華茲生在翻譯過程中注重《史記》敘事特征體現(xiàn),將敘事學的宏觀特定框架應用于具體的譯本閱讀中,把《史記》解讀為一個敘事文本,按照自然講述或目擊者敘事的方式重新解讀文本,從而將不碎片化內(nèi)容組成最低的程度行動和事件結構。按照西方小說的敘事結構特征,華茲生又重新設計編排了具有審美價值的故事情節(jié),采用微觀和宏觀的敘事設計,把《史記》變成了一部歷史敘事小說,這種敘事結構與文本解讀體現(xiàn)了社會歷史文化背景下的讀者認識。華茲生的英譯本構建了一種西方小說的敘事時空結構,將中文原版《史記》的經(jīng)驗套入到一個固定結構中,運用西方小說結構編排原文情節(jié),在整體結構上形成了“head-body-feet”的宏觀時空框架,為整個文本敘事開展奠定了基礎。
中國人的敘事方式往往從一個巨大的時空框架開始,然后再進行具體的敘事;而西方的史詩、神話和小說是從一人、一事、一景著手[21]17-24。華茲生的英譯本《史記》在整體結構上進行了調(diào)整,在《史記·漢朝》中,首先概述了漢朝之前的中國歷史,將其置身于特定歷史框架當中,幫助西方讀者和專家學者更好把握《史記》的敘事結構,培養(yǎng)讀者的歷史意識。按照歷史敘事文學的時間結構,華茲生又將其英譯本第一卷劃分為漢朝初期和漢朝統(tǒng)治時期。西方小說的“head-body-feet”宏觀框架結構不同于《史記》的敘事方式,華茲生打亂了《史記》原本的敘事結構,按照西方小說的敘事情節(jié)展開結構,重新編排了歷史人物的出場次序,展現(xiàn)出小說人物推進的情節(jié)軌跡,構建了歷史敘事小說的典型結構模式。

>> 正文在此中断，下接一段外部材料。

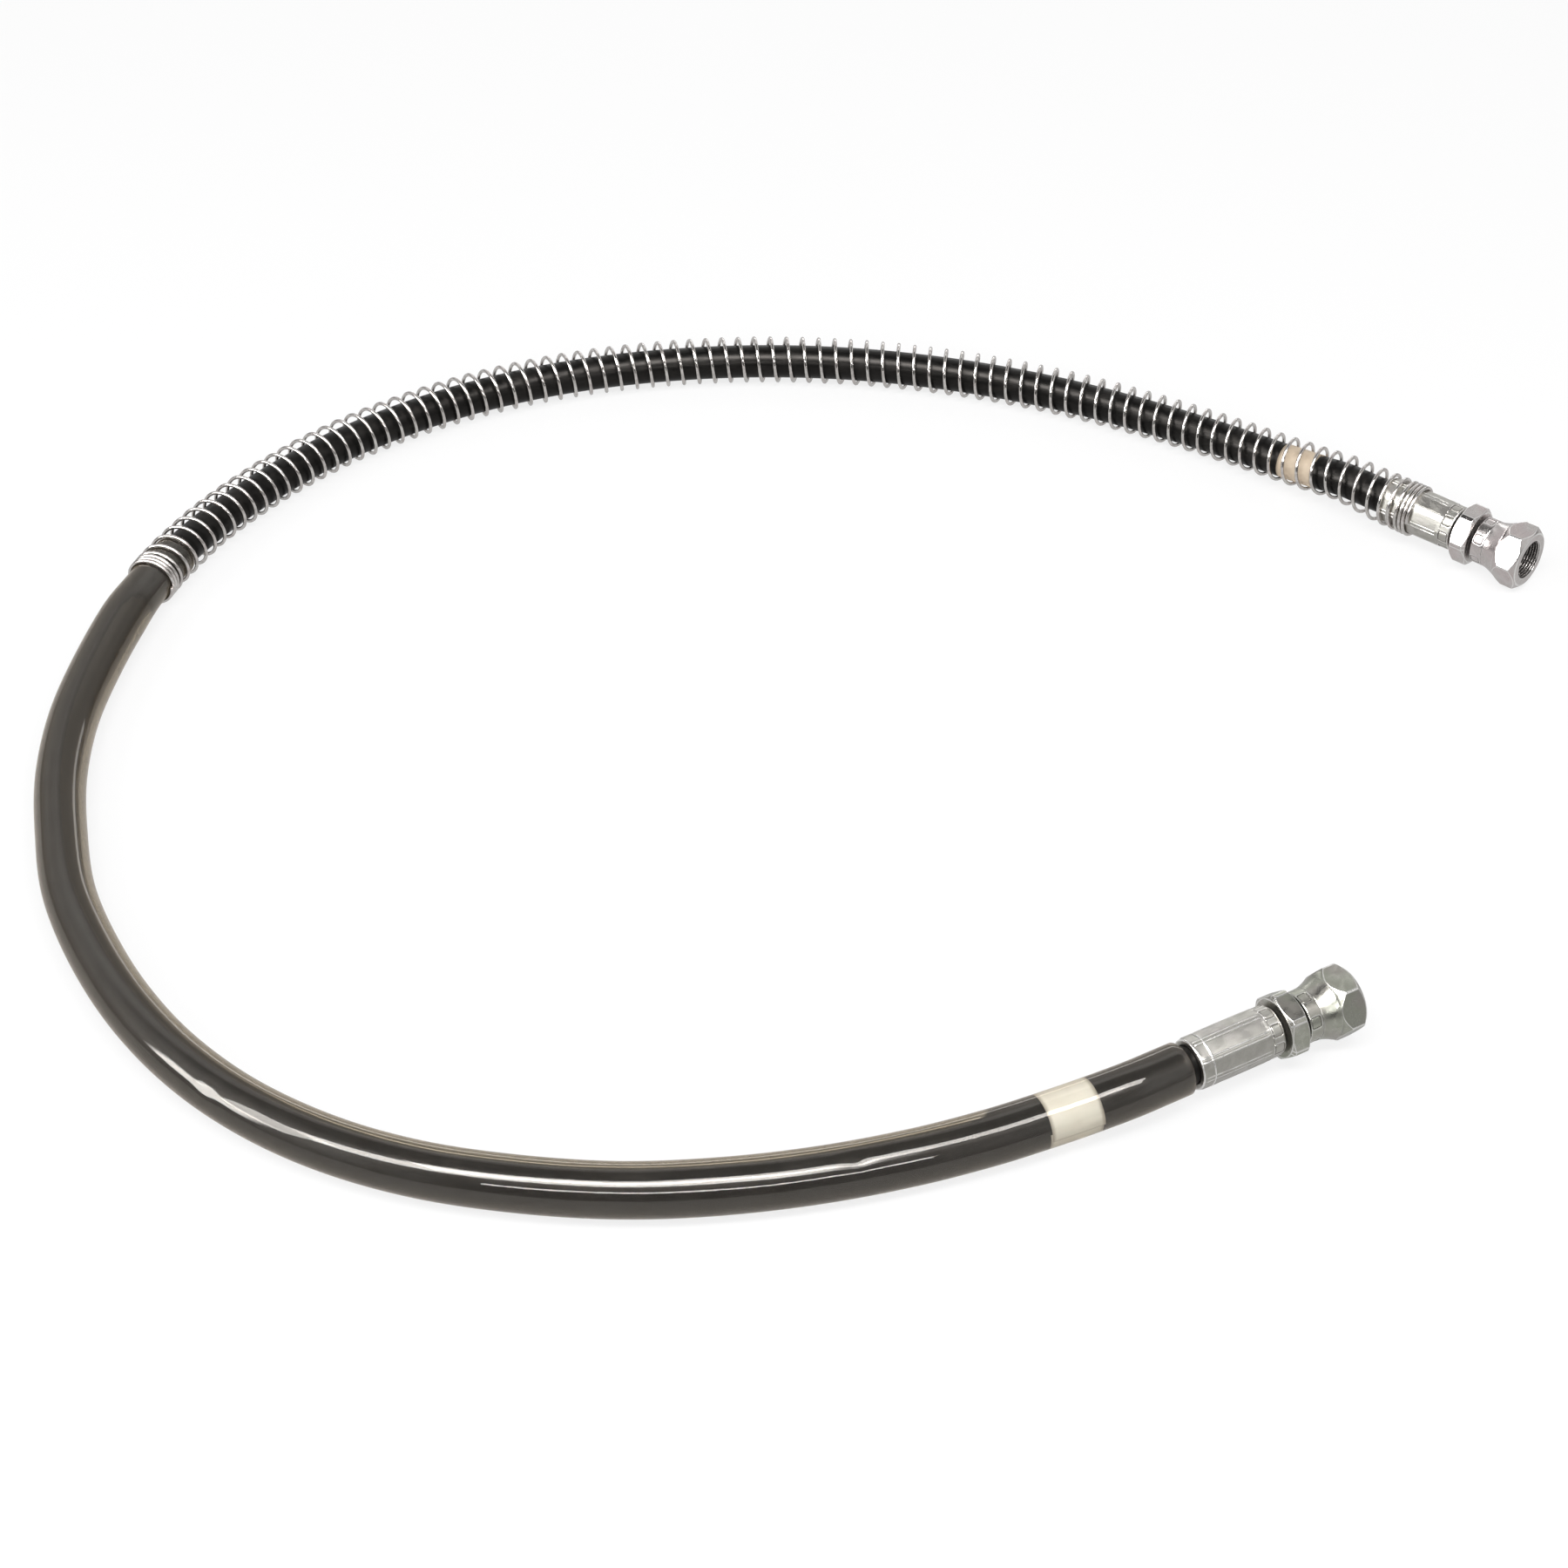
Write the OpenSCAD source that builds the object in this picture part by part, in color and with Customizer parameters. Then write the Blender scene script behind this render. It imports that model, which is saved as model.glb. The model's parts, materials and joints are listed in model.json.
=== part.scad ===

《史記》中每一位偉大歷史人物都有一個特定的歷史定位,華茲生根據(jù)定位特征把他們分別編排到勝利者、失敗者、起義者、功臣們、忠臣們,帝王們、豪門世家、顯赫的官吏和諸侯們等新小說敘事框架中,在保留原有標題形式的前提下體現(xiàn)了新的文學主題。英譯本保留了人物為中心的敘事方式和世家、本紀等一些稱呼,但在結構上與原文表現(xiàn)出非常大的不同。在華茲生的《史記》英譯本中,每一個人物都是一個獨立的故事,譯文可以單獨來欣賞,所有故事銜接起來又構成了一部完整的歷史敘事文學的畫卷。華茲生在每一卷的開頭都將《太史公自序》的有關說明性材料翻譯呈現(xiàn)出來,讓每一個故事情節(jié)更加流暢完整,這就體現(xiàn)了文本敘事在邏輯上的一致性。
《史記》讓世界矚目和驚嘆,其文學價值和史學價值在世界范圍內(nèi)得到了充分的認可,翻譯和研究工作呈現(xiàn)出蓬勃發(fā)展的局面。華茲生、倪豪士和楊憲益團隊的《史記》英譯本均為里程碑式的巨作。華茲生的《史記》英譯是20史記西方漢學界的重大成果之一,其譯本文采斐然,注重文本選擇范圍和譯文的表達,充分再現(xiàn)了《史記》的文學魅力,而倪豪士的譯本更好地展示了《史記》的史學價值。華茲生《史記》譯本富有自然、流暢、嫻雅和精練的翻譯特征,更多關注譯本的可讀性,使得西方普通讀者能更好更充分了解了歷史學家司馬遷所處的漢朝社會,讓每一位讀者親身感受到兩千多年前中國古代的史學奇書。